// di Francesco Cataldo Verrina //
Registrato il primo e il due febbraio del 1968 a Villingen / Foresta Nera, in Germania presso l’MPS Tonstudio, l’album uscì solo nel 1973. Quando questo disco venne concepito, la «new thing» era in piena deflagrazione. Il jazz era stato travolto dal ciclone del cambiamento, la sua sintassi veniva stravolta da elementi contaminanti e da additivi sonori di diversa provenienza. Era appunto, l’anno di grazia 1968, quando tutto faceva rima con rivoluzione; eppure Ben Webster e Don Byas, alfieri della tradizione, pur nelle loro diversità timbriche e tonali, distillarono un l’album bebop in purezza, incuranti del fatto che il mondo, dovunque, stesse saltando in aria.
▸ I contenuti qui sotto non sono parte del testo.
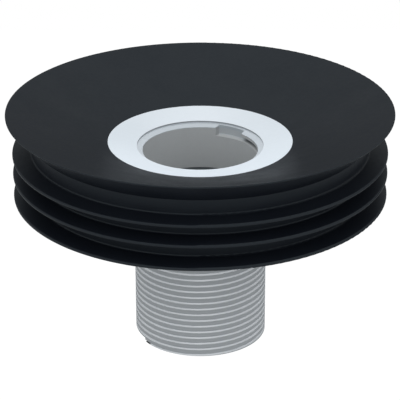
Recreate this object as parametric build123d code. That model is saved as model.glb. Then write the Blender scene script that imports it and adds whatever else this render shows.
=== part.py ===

Lontani da casa ed in esilio volontario, i due giganti del sax tenore, entrambi all’epoca residenti in Europa in maniera permanente, alimentarono un set incontro-scontro che consegnerà alla storia piccoli e memorabili momenti di jazz mainstream.
Gli stili di Ben Webster e Don Byas forniscono un ricca gamma di sfumature sonore, talvolta in netto contrasto, ma non sfuggono all’arte della perfetta mescolanza. Entrambi maestri di blues e swing, perfettamente consapevoli del gioco delle alternanze, dello scambio e del cambio, della fuga e dell’inseguimento, del botta e risposta, i due si misurano su un fertile terreno bop. L’arte dell’improvvisazione regna sovrana già all’abbrivio con «Blues for Dottie Mae», lo swing ridondante di Webster tende a dominare, anche se le linee taglienti di Byas sfrecciano alla velocità della luce, come lampi di genio da cogliere al volo; il pianoforte di Tete Montoliu, ricco di sangue blues, diventa il sostegno perfetto, come una terza gamba.
I ruoli si riequilibrano e s’invertono in «Sunday». Mentre la giostra cavalleresca a colpi di tenore riprende con «Perdido» e continua in «Caravan». Il bassista Peter Trunk introduce «Lullaby To Dottie Mae» di Byas, una rielaborazione disinvolta del classico «Body And Soul», con un assolo a combustione rapida, dove il vecchio Don dimostra di avere ancora riflessi pronti e nervi saldi. Webster segue a ruota, posizionandosi sotto la luce dei riflettori ed ottenendo il pieno possesso di «When Ash Meets Henry», una flessuosa ballata in cui è accompagnato solo dalle riconoscibili linee di basso di Trunk. Perfetto il lavoro del batterista Albert «Tootie» Heath, un ottimo sostegno dalle retrovie. Per un triste gioco del destino, questo LP divenne il canto del cigno per entrambi i sassofonisti tenori; Byas morì un anno prima che venisse pubblicato, ossia nel 1973; mentre Webster si spense l’anno seguente. Un album immediato, senza complicazioni cervellotiche o compiti da svolgere. Soprattutto i neofiti dovrebbe sguazzarci dentro come bimbi in un parco acquatico.